The weather is starting to get away from the endless winter and is getting warmer, soon reminding me of the last summer when Pokémon GO first launched.

This trailer was almost a year long before its official launching, well-crafted and still worth taking a look. Smartly, not just simply emphasizing its technology revolution – Augmented Reality, it features the group of young adults who probably grew up playing Pokémon and now have disposable income and the ability to go wherever they want. This is the very beginning of Pokémon GO’s marketing strategy. After launching, it was more than just hundreds of thousands of people logging into servers and crushing down. People in the real world ran around streets and parks to catch Pokemon and even talked to strangers about the experience. It was nothing like the game world had ever seen, and might never be duplicated.

Then last December we had Super Mario Run, which Nintendo and people were expecting to be the next Pokémon GO. But now we’ve known, it wasn’t. And while nostalgia now has seemed to guarantee success when it comes to some retro products targeting in millennials, now we’ve also known that it wasn’t.

Why mention nostalgia here? Obviously, both Pokémon GO and Super Mario Run have existed for a long time. It is hard to deny that both of them are some good old memories for most of the 80s and 90s. When they come into sight of public once again, familiar figures like Pikachu and Mario bring back a long forgotten memory and hit that demographic of nostalgic millennials. Personally, I’m a big believer in nostalgic intellectual property. It could be one of the most valuable proposition in business and marketing to combine something memory-provoking with advanced technology to make it retro. This is exactly what Pokémon GO and Super Mario Run are doing, while these two saw different results. Initially, Super Mario Run was close to 5 million downloads on launch day (vs. 1.8 million for Pokémon GO, which was limited to four countries). However, Super Mario Run made an estimated $1/user on day one while Pokémon GO made roughly $1.66/user on day one.¹

That’s why I say nostalgia works but is no guarantee for success. Or say, It won’t be that successful when it is the only marketing strategy. Here comes aother less emotion-driven strategy – technology adoption. Pokémon GO was born as a mobile game, taking on a new look with AR technology. It encourages people to go outside more, and meet up with other people to play the game together. It is naturally mobile, social, and sharable, which are generally to millennials liking, and also the base of going viral. Unlike Pokémon GO, Super Mario Run just simply isn’t as revolutionary. Instead, it is a console game being transferred to mobile platform while way less inherently social. More importantly, Super Mario Run appears to struggle to keep users for longer than two or three hours with level passing, Pokémon GO, on the other hand, has successfully kept many users engaged for hundreds of hours, because the scenario is that “Wanna catch them all? Go outside and do it in the real world!”

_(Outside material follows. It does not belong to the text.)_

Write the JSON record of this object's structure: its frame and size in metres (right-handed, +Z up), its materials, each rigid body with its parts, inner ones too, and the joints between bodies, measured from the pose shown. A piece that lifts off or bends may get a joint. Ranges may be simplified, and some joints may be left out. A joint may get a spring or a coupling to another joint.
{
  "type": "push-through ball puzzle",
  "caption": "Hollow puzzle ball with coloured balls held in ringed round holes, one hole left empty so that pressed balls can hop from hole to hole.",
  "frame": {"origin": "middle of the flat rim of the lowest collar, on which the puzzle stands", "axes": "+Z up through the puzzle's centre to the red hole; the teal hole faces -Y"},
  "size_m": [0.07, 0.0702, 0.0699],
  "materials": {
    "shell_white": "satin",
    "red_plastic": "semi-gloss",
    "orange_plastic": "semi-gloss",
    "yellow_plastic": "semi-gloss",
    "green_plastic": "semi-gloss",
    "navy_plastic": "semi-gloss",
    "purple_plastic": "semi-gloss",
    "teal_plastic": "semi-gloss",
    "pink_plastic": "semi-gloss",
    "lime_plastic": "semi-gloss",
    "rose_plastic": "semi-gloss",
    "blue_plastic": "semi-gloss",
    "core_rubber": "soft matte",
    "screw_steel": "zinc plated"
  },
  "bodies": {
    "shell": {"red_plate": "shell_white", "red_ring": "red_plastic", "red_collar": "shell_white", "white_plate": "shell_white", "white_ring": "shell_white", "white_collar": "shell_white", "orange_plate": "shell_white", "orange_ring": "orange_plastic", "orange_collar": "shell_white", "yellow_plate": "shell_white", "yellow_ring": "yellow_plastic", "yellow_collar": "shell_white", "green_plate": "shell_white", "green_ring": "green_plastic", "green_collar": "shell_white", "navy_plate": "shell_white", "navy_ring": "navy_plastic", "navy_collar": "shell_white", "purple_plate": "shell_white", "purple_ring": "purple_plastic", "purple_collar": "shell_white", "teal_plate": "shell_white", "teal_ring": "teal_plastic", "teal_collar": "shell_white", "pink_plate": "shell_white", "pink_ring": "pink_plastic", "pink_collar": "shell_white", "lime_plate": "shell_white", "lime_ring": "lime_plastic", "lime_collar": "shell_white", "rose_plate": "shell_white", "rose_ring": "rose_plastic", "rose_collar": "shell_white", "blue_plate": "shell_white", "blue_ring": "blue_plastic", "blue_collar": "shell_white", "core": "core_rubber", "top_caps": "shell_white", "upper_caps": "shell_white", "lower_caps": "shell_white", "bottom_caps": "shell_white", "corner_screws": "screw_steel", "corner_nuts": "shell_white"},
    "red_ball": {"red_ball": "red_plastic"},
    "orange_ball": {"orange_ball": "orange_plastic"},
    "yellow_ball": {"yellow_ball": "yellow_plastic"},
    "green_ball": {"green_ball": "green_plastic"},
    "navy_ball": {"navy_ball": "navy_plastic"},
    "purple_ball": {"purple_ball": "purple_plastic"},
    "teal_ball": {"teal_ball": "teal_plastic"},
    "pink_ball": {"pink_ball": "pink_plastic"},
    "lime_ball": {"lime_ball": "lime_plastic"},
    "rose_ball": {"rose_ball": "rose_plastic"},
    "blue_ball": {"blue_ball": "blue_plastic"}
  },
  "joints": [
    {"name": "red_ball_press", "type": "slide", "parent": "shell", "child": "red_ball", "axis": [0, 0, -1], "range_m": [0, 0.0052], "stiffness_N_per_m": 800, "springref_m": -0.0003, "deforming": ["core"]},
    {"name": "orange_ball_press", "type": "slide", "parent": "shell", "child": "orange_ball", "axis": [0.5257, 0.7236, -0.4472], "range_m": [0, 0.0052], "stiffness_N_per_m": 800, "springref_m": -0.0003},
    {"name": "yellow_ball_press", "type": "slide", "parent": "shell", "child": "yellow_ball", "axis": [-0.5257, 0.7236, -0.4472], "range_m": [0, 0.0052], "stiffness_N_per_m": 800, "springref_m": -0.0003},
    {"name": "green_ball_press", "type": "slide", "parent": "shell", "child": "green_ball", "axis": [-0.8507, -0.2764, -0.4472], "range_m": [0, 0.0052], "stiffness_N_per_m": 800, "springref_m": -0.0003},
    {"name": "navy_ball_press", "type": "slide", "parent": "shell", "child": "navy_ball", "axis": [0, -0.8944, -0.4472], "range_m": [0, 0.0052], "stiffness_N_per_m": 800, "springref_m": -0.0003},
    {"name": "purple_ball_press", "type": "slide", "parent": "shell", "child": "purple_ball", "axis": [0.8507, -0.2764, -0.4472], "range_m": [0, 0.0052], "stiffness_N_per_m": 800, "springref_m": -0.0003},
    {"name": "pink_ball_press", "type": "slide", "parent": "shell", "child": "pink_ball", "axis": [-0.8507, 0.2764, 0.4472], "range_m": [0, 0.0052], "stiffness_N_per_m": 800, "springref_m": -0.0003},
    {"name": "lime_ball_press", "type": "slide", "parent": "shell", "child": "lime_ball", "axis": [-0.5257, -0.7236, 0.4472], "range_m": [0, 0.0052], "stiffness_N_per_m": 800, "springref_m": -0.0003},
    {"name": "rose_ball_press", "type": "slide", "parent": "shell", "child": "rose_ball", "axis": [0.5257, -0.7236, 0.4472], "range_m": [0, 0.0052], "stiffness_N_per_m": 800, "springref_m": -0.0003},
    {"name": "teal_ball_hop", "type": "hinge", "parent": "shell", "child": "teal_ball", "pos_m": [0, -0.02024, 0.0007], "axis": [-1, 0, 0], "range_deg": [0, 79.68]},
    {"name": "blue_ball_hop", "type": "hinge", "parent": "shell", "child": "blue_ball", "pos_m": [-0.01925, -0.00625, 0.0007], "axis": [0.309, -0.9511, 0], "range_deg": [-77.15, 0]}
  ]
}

Yes, nostalgia helps business market to and connect with millennials. However, how far it can go, or how sustainable it is, is more important than just an exciting launching. And nostalgia alone is no guarantee for that. As thinking about marketing products targeting in millennials in this 21st century, it is downright reasonable to be more emotion-driven, while like any other business, we need to think hard to make them more sustainable, by integrating with other strategies.